Normally, Kafka brokers store and return the correct committed offsets by leader epoch. But since we're co-opting this feature for our own use, we need to deal with storing and fetching the correct committed offset for a given epoch (binding backfill counter). We do this by appending the backfill counter to the group ID we use when proxying requests to upstream Kafka for JoinGroup,SyncGroup,OffsetCommit,OffsetFetch, etc.

to_upstream_topic_name(name, secret, token, Some(backfill_counter))

Produces epoch-qualified keys:

• Epoch 0: <encrypted>-e0
• Epoch 1: <encrypted>-e1

Upgrade Path

Committed offset isolation

Previously, all topics for tasks sharing the same token would commit offsets to the same upstream Kafka topic name. This created the possibility for conflicts when multiple bindings across different tasks and tenants used the same topic name and token.

Since we're already introducing a group ID upgrade path here, we might as well also kill this bird by swapping the nonce to the task name from the token. This closes #2083

Migration Flow

First fetch after upgrade:

1. Consumer connects, discovers epoch in metadata
2. Calls OffsetFetch with task_name + epoch, gets empty response
3. OffsetFetch falls back and tries previous topic name, finds old offsets
4. Consumer continues from previous position
5. Consumer commits its offsets including the leader epoch
   • Once this commit succeeds, we clear out the old offsets
6. Next OffsetFetch tries task_name + epoch and finds new offsets, no longer falls back.

Closes #2376

[jshearer]

Alright @jgraettinger, I've done a couple rounds of self-review here and I think it's time to get your feedback. I've tested this with kcat and Tinybird in all the scenarios I can think of: "old" consumer upgrading to epochs then backfilling, "new" consumer backfilling, real collection reset, starting from non-zero backfill counters, etc. Before deploying I also plan to test with SingleStore and Clickhouse, just to see how the handle epoch changes.

I acknowledge that this feels like adding even more complexity to some already pretty complicated logic.. as we've talked about, my plan is to do a refactor of this codebase to split it up into much more manageable components, right after I write an e2e test suite so I can have some confidence that I'm not breaking behavior in subtle ways.

[jgraettinger]

LGTM

[jgraettinger]

When is maybe_current_epoch None (vs, say, Some(0))?

[jshearer]

None = binding not found, Some(0) = binding exists and has a backfill counter of 0. Now that you mention it, I don't love the return type of fetch_topic_offsets, I'm thinking it should be an enum rather than some combination of Options.

[jgraettinger]

nit: this action-at-a-distance is confusing / hard to follow.

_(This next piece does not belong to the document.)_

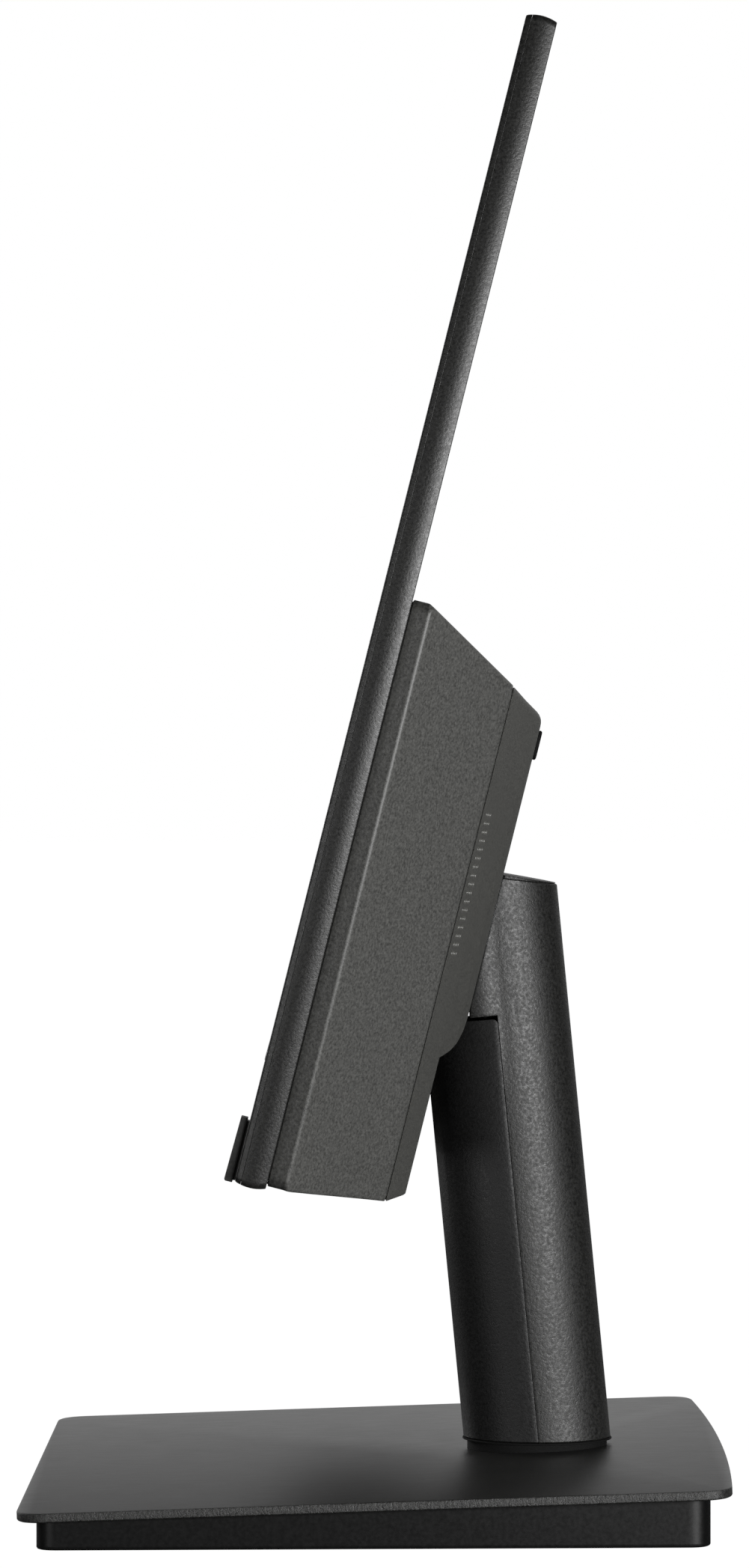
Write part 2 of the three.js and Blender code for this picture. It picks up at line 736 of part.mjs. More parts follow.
function fanHousing() {
  const outer = box([FAN_X - FAN_HALF, FAN_X + FAN_HALF], [10, 22], [FAN_Z - FAN_HALF, 123]);
  const chamber = rodY(34.5, [11.2, 20.8], FAN_X, FAN_Z, 32);
  const inlet = rodY(22, [18, 30], FAN_X, FAN_Z, 32);
  const outlet = box([FAN_X - 30, FAN_X + 30], [11.2, 20.8], [FAN_Z + 20, 130]);
  const pin = rodY(1.8, [10.5, 17], FAN_X, FAN_Z, 12);
  return join(cut(outer, chamber, inlet, outlet), pin);
}

function fanImpeller() {
  const blades = 11;
  const parts = [rodY(10, [12.2, 19.6], 0, 0, 20)];
  for (let i = 0; i < blades; i += 1) {
    const blade = box([8, 31], [12.6, 19.2], [-0.7, 0.7]).rotateY(0.35);
    parts.push(blade.rotateY((i * 2 * Math.PI) / blades));
  }
  return cut(join(...parts), rodY(2.3, [0, 17.6], 0, 0, 12)).translate(FAN_X, 0, FAN_Z);
}

function finStack() {
  const block = box([FAN_X - 30, FAN_X + 30], [10.6, 21], [124, 135]);
  const ways = [];
  for (let i = 0; i < 12; i += 1) {
    const x = FAN_X - 28 + i * 4.8;
    ways.push(box([x, x + 3.2], [11.4, 20.2], [120, 140]));
  }
  return cut(block, ...ways);
}

function heatPipe() {
  const profile = oval(2.8, 1.9, 10);
  const route = new THREE.CatmullRomCurve3([
    new THREE.Vector3(-30, 17.2, 96),
    new THREE.Vector3(0, 17.2, 96),
    new THREE.Vector3(22, 17.2, 104),
    new THREE.Vector3(34, 17.2, 122),
    new THREE.Vector3(44, 17.2, 129.5),
    new THREE.Vector3(55.4, 17.2, 129.5),
  ]);
  return new THREE.ExtrudeGeometry(profile, {
    steps: 20,
    bevelEnabled: false,
    extrudePath: route,
  });
}

function driveTray() {
  const outer = box([133, 207], [6, 17], [36, 138]);
  const inner = box([134.6, 205.4], [7.4, 20], [37.6, 136.4]);
  const window = box([150, 190], [0, 10], [55, 118]);
  return cut(outer, inner, window);
}

function buildComputer() {
  add(screen, 'motherboard', box([-130, 40], [9, 10.6], [30, 132]), 'board');
  add(screen, 'memory_module', box([-120, -52.4], [11.2, 14.6], [96, 126]), 'board');
  add(screen, 'solid_state_drive', box([-110, -30], [11, 13.2], [36, 58]), 'board');
  add(screen, 'wireless_card', box([-112, -82], [11, 13.2], [66, 88]), 'board');
  add(screen, 'processor_cooler_plate', box([-45, -5], [11, 13.9], [76, 116]), 'copper');
  add(screen, 'heat_pipe', heatPipe(), 'copper');
  add(screen, 'fan_housing', fanHousing(), 'darkPlastic');
  add(screen, 'fan_impeller', fanImpeller(), 'glossPlastic');
  add(screen, 'fin_stack', finStack(), 'aluminium');
  add(screen, 'drive_tray', driveTray(), 'sheetSteel');
  add(screen, 'storage_drive', box([135, 205], [8, 15], [38, 136]), 'aluminium');
  for (const [name, low] of [['left', -190], ['right', 130]]) {
    add(screen, `speaker_${name}`, box([low, low + 60], [3, 17], [6, 30]), 'darkPlastic');
  }
}

// ---------------------------------------------------------------- ports

const BAY_MIDDLE = (BAY_LOW + BAY_HIGH) / 2;

// Centre, width and height of each socket, and the sizes of its mouths.
const DC_X = -114;
const HDMI_X = -99.5;
const USB_A_X = -83;
const USB_B_X = -66.5;
const LAN_X = -49;

function socket(x, width, height, mouths) {
  const half = width / 2;
  const low = BAY_MIDDLE - height / 2;
  const body = box([x - half, x + half], [PORT_BOARD_DEPTH + 1.9, PORT_MOUTH], [low, low + height]);
  return cut(body, ...mouths);
}

function mouth(x, width, low, height, depth) {
  return box([x - width / 2, x + width / 2], [PORT_MOUTH - depth, PORT_MOUTH + 5], [low, low + height]);
}

function usbPair(x) {
  const mouths = [BAY_MIDDLE - 6.8, BAY_MIDDLE + 1].map((low) => mouth(x, 13, low, 5.8, 12));
  return socket(x, 14.6, 15.6, mouths);
}

function portPlate() {
  const sheet = box([BAY_LEFT - 3, BAY_RIGHT + 3], [32.4, 33.2], [BAY_LOW - 3, BAY_HIGH + 3]);
  const windows = [
    [DC_X, 10, 10],
    [HDMI_X, 15.6, 6.6],
    [USB_A_X, 14.6, 15.6],
    [USB_B_X, 14.6, 15.6],
    [LAN_X, 16, 13.6],
  ].map(([x, width, height]) =>
    box(
      [x - width / 2 - GAP, x + width / 2 + GAP],
      [30, 40],
      [BAY_MIDDLE - height / 2 - GAP, BAY_MIDDLE + height / 2 + GAP],
    ),
  );
  return cut(sheet, ...windows);
}

function buildPorts() {
  const board = box([BAY_LEFT - 2, BAY_RIGHT + 2], [PORT_BOARD_DEPTH, 19], [4.6, 28]);
  add(screen, 'port_board', board, 'board');
  add(screen, 'port_plate', portPlate(), 'sheetSteel');
  const barrel = rodY(3.7, [PORT_MOUTH - 10, PORT_MOUTH + 5], DC_X, BAY_MIDDLE, 20);
  add(screen, 'power_inlet', socket(DC_X, 10, 10, [barrel]), 'darkPlastic');
  const slot = mouth(HDMI_X, 14, BAY_MIDDLE - 2.3, 4.6, 9);
  add(screen, 'display_socket', socket(HDMI_X, 15.6, 6.6, [slot]), 'sheetSteel');
  add(screen, 'usb_sockets_inner', usbPair(USB_A_X), 'sheetSteel');
  add(screen, 'usb_sockets_outer', usbPair(USB_B_X), 'sheetSteel');
  const jack = mouth(LAN_X, 12, BAY_MIDDLE - 4.4, 8.6, 12);
  add(screen, 'network_socket', socket(LAN_X, 16, 13.6, [jack]), 'sheetSteel');
}

buildBase();
buildColumn();
buildScreen();
buildHousing();
buildBracket();
buildComputer();
buildPorts();

export default machine;
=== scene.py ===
"""The looks of an all in one desktop computer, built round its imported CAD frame.

Shapes are drawn in millimetres in one of four frames (screen, column, deck, machine) and moved to
the row frame in metres: front -Y, rear +Y, width X, up +Z.
"""

import math

import bmesh
import bpy
from mathutils import Matrix, Vector


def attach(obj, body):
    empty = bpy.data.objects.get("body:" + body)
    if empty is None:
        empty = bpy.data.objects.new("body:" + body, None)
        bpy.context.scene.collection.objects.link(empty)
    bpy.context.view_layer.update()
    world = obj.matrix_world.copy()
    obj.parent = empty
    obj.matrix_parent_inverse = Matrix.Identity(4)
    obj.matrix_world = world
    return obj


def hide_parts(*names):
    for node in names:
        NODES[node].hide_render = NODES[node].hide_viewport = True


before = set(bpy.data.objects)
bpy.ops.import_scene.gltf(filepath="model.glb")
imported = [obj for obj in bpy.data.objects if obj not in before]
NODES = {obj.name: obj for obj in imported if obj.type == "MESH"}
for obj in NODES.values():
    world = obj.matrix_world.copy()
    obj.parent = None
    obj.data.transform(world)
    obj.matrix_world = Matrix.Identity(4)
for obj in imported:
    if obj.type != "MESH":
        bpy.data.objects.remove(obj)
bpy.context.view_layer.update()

# ------------------------------------------------------------------ frames

MM = 0.001
SCREEN_TILT = -14.04
HINGE_DEPTH, HINGE_RISE = 53.3, 70.6  # tilt axis: behind the screen's back, above its lower edge
HINGE_PLACE = (0, 39.85, 170.65)
COLUMN_LEAN = 5.55
COLUMN_Y, COLUMN_FOOT = 47.5, 19.4
PLATE_TOP = 14.87  # height of the base plate's top face in the machine's middle
PLATE_RISE = 0.0337  # how much that face climbs for each millimetre towards the rear


def place(origin, lean, pivot=(0, 0, 0)):
    """A frame in millimetres, leaning about X, whose pivot point lies on the origin given."""
    return (
        Matrix.Scale(MM, 4)
        @ Matrix.Translation(origin)
        @ Matrix.Rotation(math.radians(lean), 4, "X")
        @ Matrix.Translation([-c for c in pivot])
    )


SCREEN = place(HINGE_PLACE, SCREEN_TILT, (0, HINGE_DEPTH, HINGE_RISE))
COLUMN = place((0, COLUMN_Y, COLUMN_FOOT), COLUMN_LEAN)
DECK = place((0, 0, PLATE_TOP), math.degrees(math.atan(PLATE_RISE)))
MACHINE = Matrix.Scale(MM, 4)

# ------------------------------------------------------------------ materials


def srgb(value):
    """Linear light of an 8 bit display value."""
    c = value / 255
    return c / 12.92 if c <= 0.04045 else ((c + 0.055) / 1.055) ** 2.4


def colour(r, g, b):
    return (srgb(r), srgb(g), srgb(b), 1)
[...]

Is it possible to fail faster?

[jshearer]

Yes it is, but not without a refactor that I don't want to do in this PR. Fundamentally, reading/fetching is an operation over futures: a fetch request for a new topic+partition results in a new Read, which progresses asynchronously and can be polled to see whether it has any data to return or not. In some circumstances, a read will short-circuit into an error state before even starting, or it will resolve into an error state after starting. All of this maps nicely onto the concept of a future, and is in fact the pattern that the implementation is currently using, even though we don't call it that.

I would like to implement a ReadManager that breaks this down into logic around starting new reads (all of the pre-validation that's currently done in fetch()), and logic around polling existing reads and dealing with their statuses. It looks something like this:

pub enum ReadError {
    Fenced { current_epoch: i32 },
    UnknownEpoch { current_epoch: i32 },
    EpochChangedDuringRead { old_epoch: i32, new_epoch: i32 },
    CollectionNotFound,
    PartitionNotFound,
    TaskRedirected,
    SessionIsPreviewOnly,
    Suspended,
}

pub struct ReadData {
    pub batch: Option<Bytes>,
    pub high_watermark: i64,
    pub last_stable_offset: i64,
    pub leader_epoch: i32,
}

pub enum ReadResult {
    Data(ReadData),
    Error(ReadError),
    Pending,
}

struct PendingRead {
    started_at: Instant,
    offset: i64,
    leader_epoch: i32,
    handle: AbortOnDropHandle<anyhow::Result<(Read, BatchResult)>>,
}

struct CompletedRead {
    read: Read,
    batch: BatchResult,
    leader_epoch: i32,
}

pub struct ReadManager {
    pending: HashMap<(TopicName, i32), PendingRead>,
    completed: HashMap<(TopicName, i32), CompletedRead>,
}

impl ReadManager{
    pub async fn start_reads(
        &mut self,
        requests: &[PartitionRequest]
    ) -> Result<()> { 
        ... 
    }

    pub async fn poll_reads(
        &mut self,
        requests: &[PartitionRequest],
        timeout: Duration
    ) -> Vec<ReadResult> { // Index-aligned with `requests`
         ... 
    }
}

But given the current complexity, I don't want to do that refactor before I have some tests that prove that the existing behavior doesn't regress with the refactor.

[jgraettinger]

could we simplify by bubbling up a deleted journal as terminal, and then check epoch on the next session ?

my sense is that once we've validated the current journals and reader are on the same epoch, we shouldn't be checking again unless something exceptional happens (e.x. a read journal is deleted out from under us, or we hit a maximum interval / jwt expiration we'll process for under the current configuration, etc).